President Donald Trump has warned that countries that impose a Value-Added Tax (VAT) will also be subject to tariffs, which brings the UK into scope.
An unexpectedly large tariff on the UK because of VAT would surprise a marketplace that thinks Britain is relatively well insulated from U.S. tariffs owing to its balanced goods trade book with the U.S.
Above: The Dollar index is stabilising and forming a base following a sharp fall.
The Pound-to-Dollar exchange rate has risen from a 2025 low of 1.21 to a high of 1.30 amidst a broader softening in the Dollar, which reflects a belief that tariffs will damage the U.S. economy.
The Dollar's weakness that followed the March 03 tariff decisions surprised the financial market orthodoxy, which said tariffs were inflationary for the U.S. and, therefore, supportive of the Dollar.
Strategists at Morgan Stanley say fundamentals increasingly point to a lower Dollar as the 'U.S. exceptionalism' narrative evolves toward 'global convergence'.

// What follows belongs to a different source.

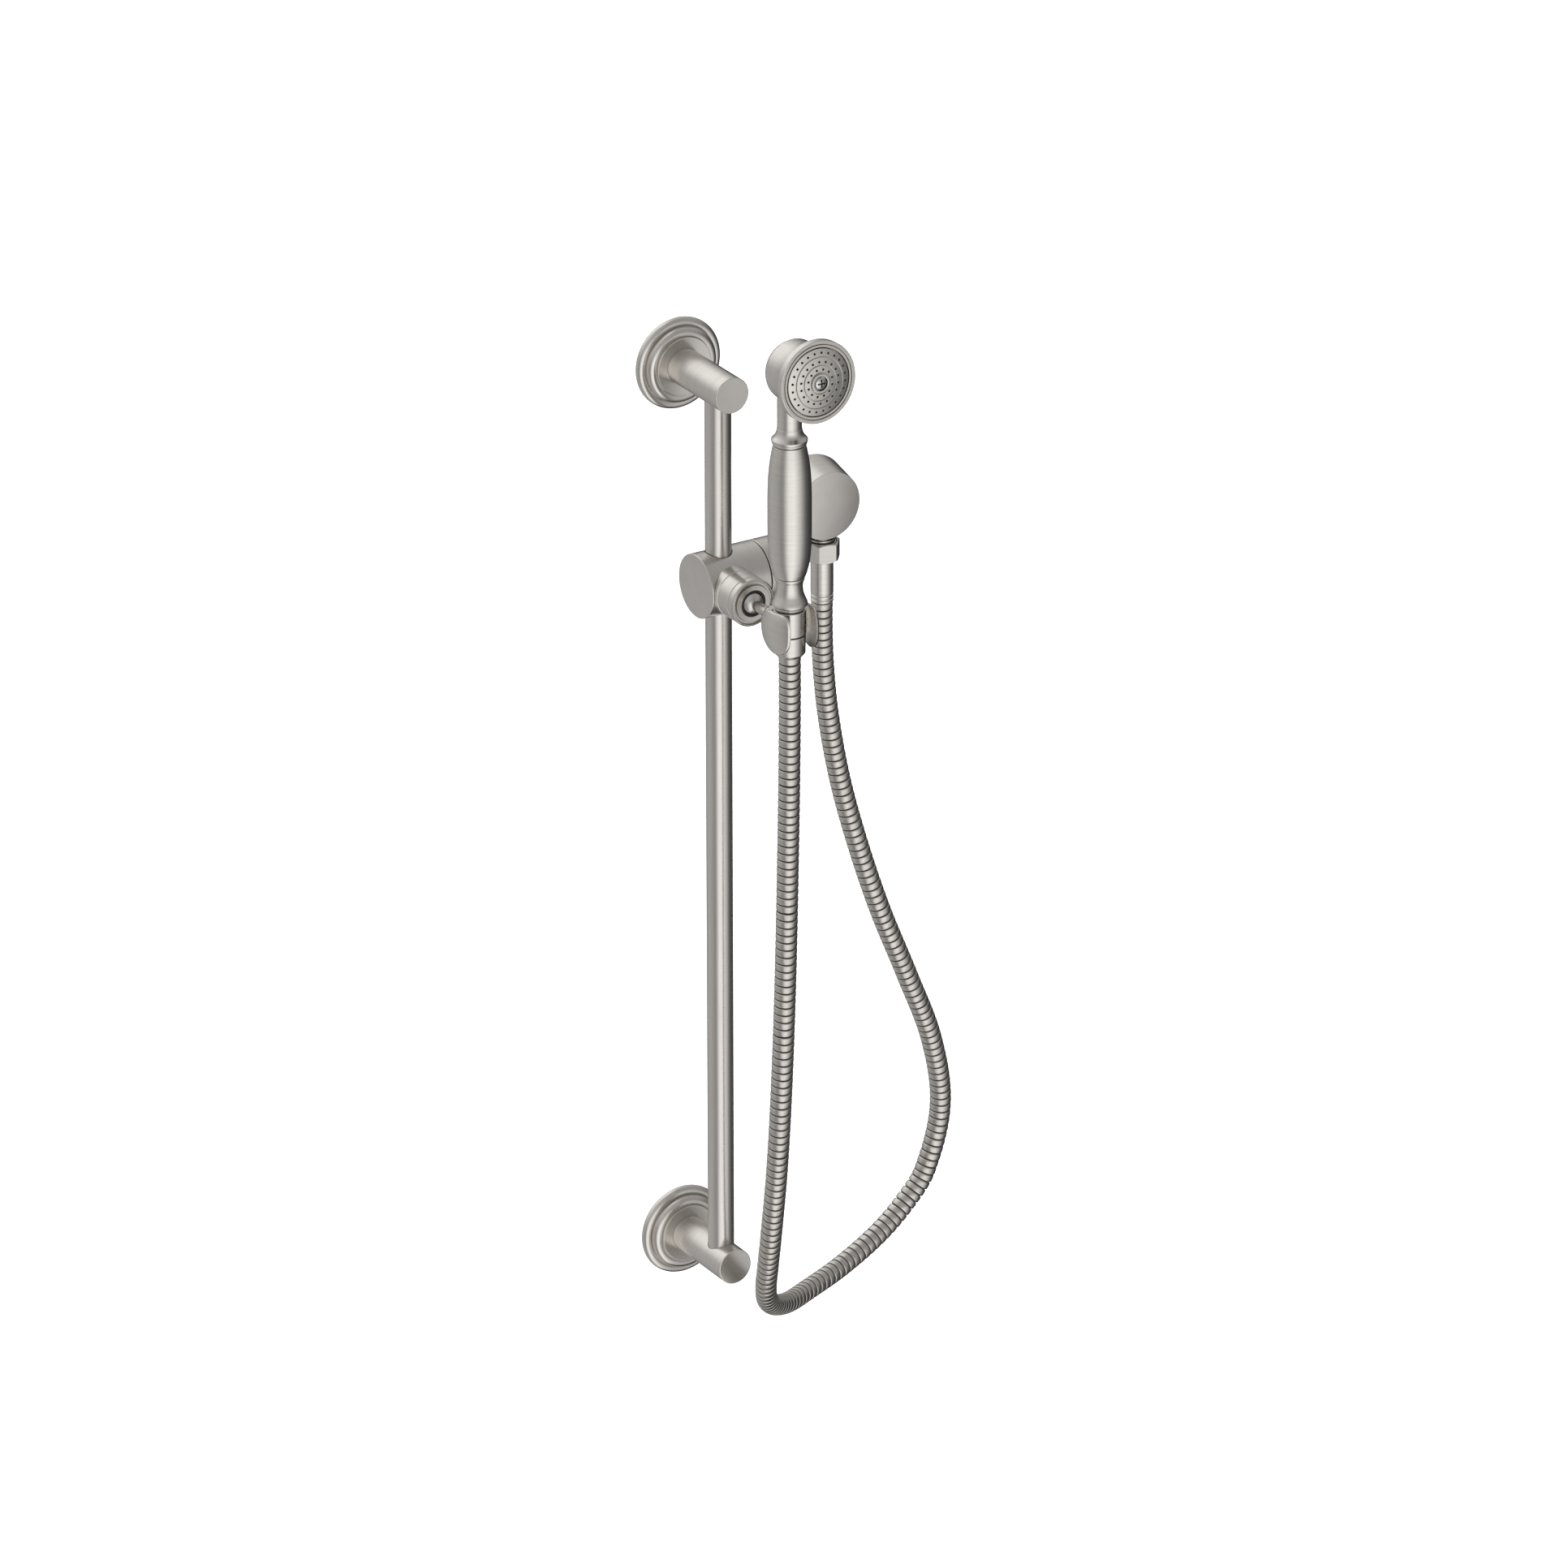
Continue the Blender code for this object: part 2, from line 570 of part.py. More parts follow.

"We remain bearish on the DXY and continue to recommend long EUR, GBP, and JPY positions versus the USD," says strategist David S. Adams.
The view reflects a clear divergence in views on the way forward for the Dollar and FX in general: Will the USD continue to weaken as tariffs are expanded, or will a more traditional relationship reassert that sees the USD rise?
The Dollar's weakness seen through March could also reflect the washout in 'long' U.S. Dollar positioning that has been in place for some time, which could mean some of the recent movement is technical in nature.
"It is also likely that the USD will not be as insensitive to tariff announcements as the last two months of ‘tariff fatigue’ may have lulled markets into believing, for the simple reason that the dollar’s valuation and positioning overhangs have corrected substantially from their pre-inauguration highs," says JP Morgan's Sandilya.
Because of this, JP Morgan thinks "the slate is much cleaner for the greenback to respond to tariff stresses more traditionally."